A beautiful comic partnership between Murray and Ramis resulted in a number of classic films, including Caddyshack, Ghostbusters and Groundhog Day. But it was the latter project – which Ramis directed and Murray starred in – that led to a 21-year bust-up. According to a 2018 biography of Ramis by his daughter Violet, the pair had such volatile tension on the set that Ramis ended up grabbing Murray by the shirt collar and throwing him against a wall. The biography claims that, after Murray swore off their friendship, Ramis was left “heartbroken, confused and yet unsurprised by the rejection”. More than two decades later, with Ramis on his deathbed, Murray appeared at his door with a box of doughnuts and proceeded to mend fences with his one-time collaborator at the very last minute.
An infamous Hollywood feud primarily because of how famous both of them are, Roberts and Spielberg did not get along on the set of his polarising Peter Pan film Hook in 1991. Roberts was apparently not used to CGI work – she was playing Tinkerbell and acted by herself and against a green-screen for almost all of filming – and made her frustrations known on set. She was reportedly dubbed “Tinkerhell” by the crew as a result. “No, I never heard [the nickname],” Roberts later said. “But I’m a normal person. I mean, if I sit in my trailer for six hours doing nothing, I’m going to say: ‘What the f**k is going on?’” Spielberg himself admitted to feeling sorry for the star, as she was dealing with the breakdown of her relationship with Kiefer Sutherland during filming. “It was simply bad timing for all of us that she happened to start on Hook at that low point,” he said.
The star and director of cult comedy Wayne’s World were tense with each other on the set of the film, with Myers complaining about the film’s ultimately iconic “head-banging to ‘Bohemian Rhapsody’” scene – something Spheeris improvised on set – and then asking to edit the film without her. In the end, Myers blocked Spheeris from directing the film’s sequel. For what it’s worth, Spheeris said in 2017 that she has no ill will towards Myers. “It really made me a better person and a stronger person,” she told Entertainment Weekly. “I mean, I was really depressed over it … and I felt horrible. When you go through something like that, you just come out stronger. So I thank them for it.”

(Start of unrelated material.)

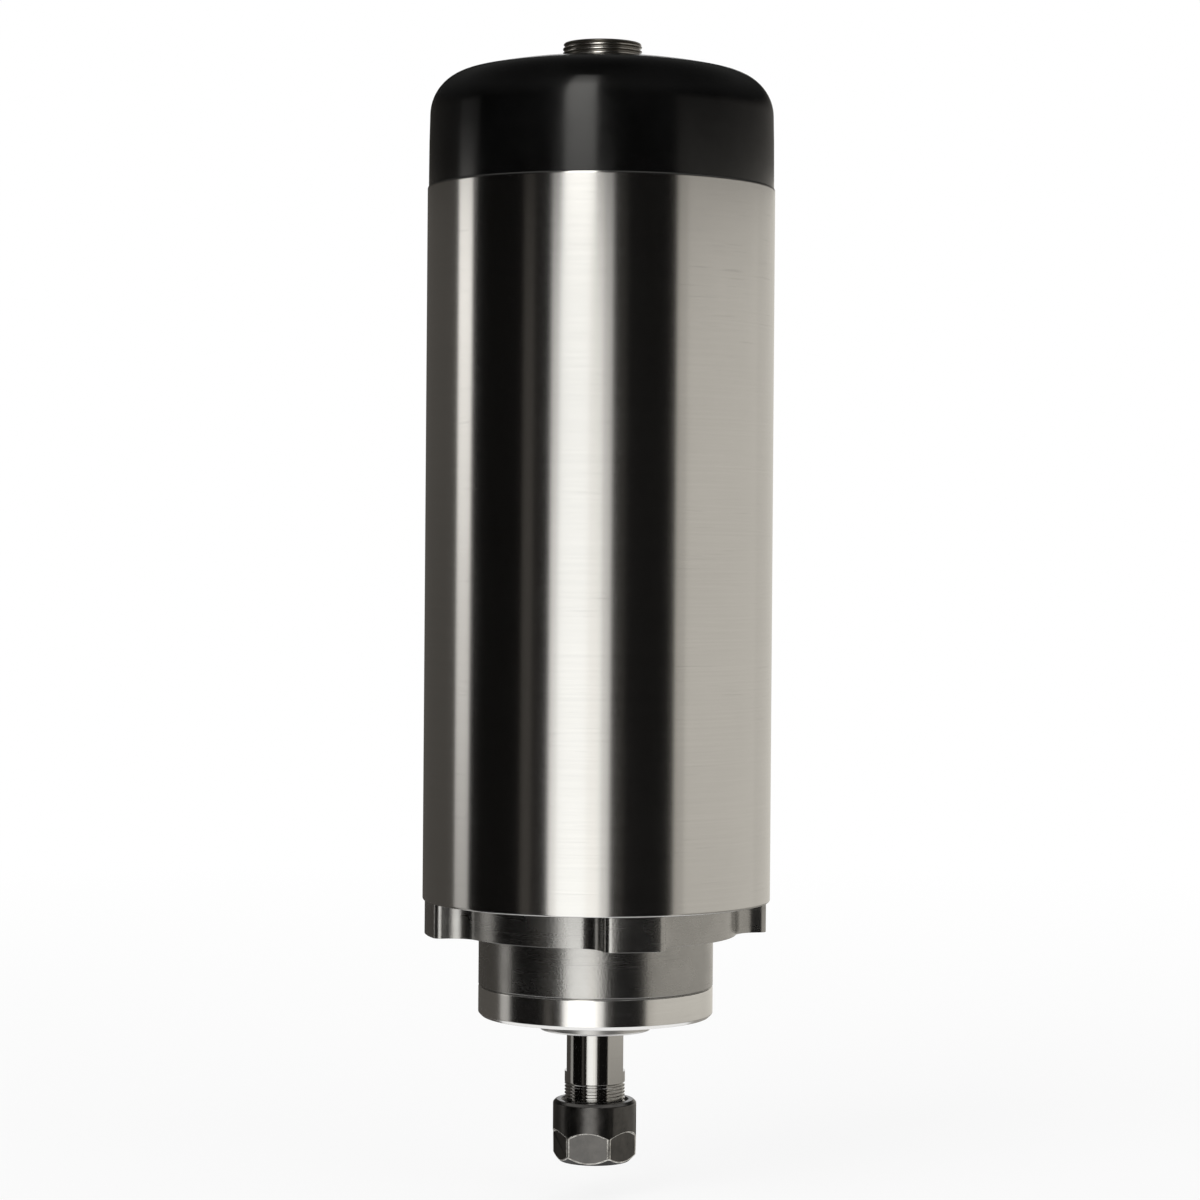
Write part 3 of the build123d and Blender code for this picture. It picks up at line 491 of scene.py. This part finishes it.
nose_radius, nose_foot = 27.0, -19.65
flange_foot, register_foot, register_top = -7.7, -0.02, 8.0
bearing_seat, seat_top, core_bore, tie_circle = 17.52, 2.35, 14.5, 34.5
lobes = lobed_outline(39.5, fillet=5.904, corner=1.8)
flange = prism("front_housing_flange", lobes, flange_foot, register_foot)
small_lobes = lobed_outline(38.45, fillet=5.043, corner=1.5375)
register = prism("register", small_lobes, register_foot, register_top)
nose = lathe("nose", [
    (15.0, -7.0), (nose_radius, -7.0), (nose_radius, -19.4), (26.75, nose_foot), (15.0, nose_foot)])
cut(flange, [register, nose], "UNION")
cut(flange, [drill(0, 0, bearing_seat, -25, seat_top, 96), drill(0, 0, core_bore, 2.0, 9, 96)])
screw_seats(flange, tie_circle, 45, head=(3.8, -8.5, -3.2), shank=(2.2, -3.3, 9))
ease(flange, 0.25)
# Turned and milled aluminium alloy: the same clear grey, a little duller, with cloudy handling marks.
turned_housing = turned_metal("turned_aluminium_alloy", "ABAAA8", roughness=0.27, direction=0.35, groove=0.5,
                              marks=0.1, waves=0.12, specks=1.0)
finish_piece(flange, "motor_body", "turned_housing", ["front_housing"], turned_housing)


# Front bearing cap: a turned ring that closes the nose and clamps the bearings, held by four screws.
# The fine seam above it is the gap between the two chamfered rims.

cap_foot, cap_bore, screw_circle = -26.65, 11.3, 22.25
spigot_radius, spigot_bore, spigot_top = 17.45, 14.5, -17.65
cap = lathe("front_bearing_cap_ring", [
    (cap_bore, cap_foot), (26.2, cap_foot), (nose_radius, -25.85), (nose_radius, -19.9), (26.75, nose_foot),
    (spigot_radius, nose_foot), (spigot_radius, spigot_top), (spigot_bore, spigot_top),
    (spigot_bore, nose_foot), (cap_bore, nose_foot)])
screw_seats(cap, screw_circle, 0, head=(3.05, -27.5, -23.35), shank=(1.7, -23.5, -19))
ease(cap, 0.15)
# Turned aluminium alloy straight from the lathe: paler than the housing, with finer rings.
turned_ring = turned_metal("freshly_turned_aluminium", "E6E5E3", roughness=0.20, direction=0.5, groove=0.35,
                           marks=0.06, waves=0.03)
finish_piece(cap, "motor_body", "turned_housing", ["front_bearing_cap"], turned_ring)


# Slinger nut: a disc on the shaft that clamps the inner rings and covers the gap in the cap.
# Turned steel, with two spanner holes in its lower face.

slinger_bore, slinger_foot, slinger_back, hub_radius, spanner_circle = 7.52, -29.85, -26.95, 10.9, 10.25
slinger = lathe("slinger_nut_disc", [
    (slinger_bore, slinger_foot), (12.6, slinger_foot), (13.0, -29.45), (13.0, -27.25), (12.7, slinger_back),
    (hub_radius, slinger_back), (hub_radius, spigot_top), (slinger_bore, spigot_top)])
cut(slinger, [drill(spanner_circle, 0, 1.25, -31, -27.85), drill(-spanner_circle, 0, 1.25, -31, -27.85)])
ease(slinger, 0.12)
# Plain turned steel: pale and dull, so that its rim melts into the cap's lower face.
dull_turned = turned_metal("plain_turned_steel", "CFCECC", roughness=0.42, direction=0.2, groove=0.25,
                           marks=0.06, waves=0.04)
finish_piece(slinger, "rotor", "ground_steel", ["slinger_nut"], dull_turned)


# Shaft: ground steel, turned in one piece, with two wrench flats and the thread of the collet nut.
# The thread is a ridge of 0.75 mm pitch wound round its root, and it runs out under the flats.

def ridge(name, root, crest, low, turns, pitch, start=0.0):
    """One thread ridge: a small section wound up from a start in degrees, closed and thinned at both ends."""
    piece = start_point(name, (root * mm, 0, low * mm))
    # the section, in shares of the pitch: out along a flank, up the crest, in along the other, and down
    depth = crest - root
    for out, up in ((depth, 0.33), (0, 0.2), (-depth, 0.33), (0, -0.86)):
        pull((out * mm, 0, up * pitch * mm))
    weld(1e-7)
    # with no window, the turn runs the other way
    bpy.ops.transform.rotate(value=-math.radians(start), orient_axis="Z", center_override=(0, 0, 0))
    bpy.ops.object.mode_set(mode="OBJECT")
    winding = piece.modifiers.new("winding", "SCREW")
    winding.angle = math.tau
    winding.screw_offset = pitch * mm
    winding.iterations = turns
    winding.steps = winding.render_steps = 64
    bpy.ops.object.modifier_apply(modifier="winding")
    # at each end the ridge grows from its root to its full depth within a turn
    lowest, highest = low * mm, (low + (turns + 0.9) * pitch) * mm
    for vertex in piece.data.vertices:
        x, y, z = vertex.co
        out = math.hypot(x, y)
        run = min(z - lowest, highest - z) / (pitch * mm)
        share = min(1.0, max(0.0, run * 2.2 - 0.6))
        if out > root * mm + 1e-6:
            wanted = root * mm + (out - root * mm) * share
            vertex.co = (x * wanted / out, y * wanted / out, z)
    pick(piece)
    bpy.ops.object.mode_set(mode="EDIT")
    bpy.ops.mesh.select_all(action="DESELECT")
    bpy.ops.mesh.select_non_manifold()
    bpy.ops.mesh.edge_face_add()
    face_outwards()
    bpy.ops.object.shade_smooth_by_angle(angle=math.radians(25))
    return piece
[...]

Burt Reynolds may have received an Oscar nomination for his work in 1997’s Boogie Nights, but it didn’t quell his feelings about his director, Paul Thomas Anderson. The pair clashed on set, and Reynolds told GQ in 2015 that he wouldn’t work with him again despite the film’s acclaim. “Personality-wise, we didn’t fit,” Reynolds said. “I think mostly because he was young and full of himself. Every shot we did, it was like the first time [that shot had ever been done]. I remember the first shot we did in Boogie Nights, where I drive the car to Grauman’s Theater. After he said, ‘Isn’t that amazing?’ And I named five pictures that had the same kind of shot. It wasn’t original.”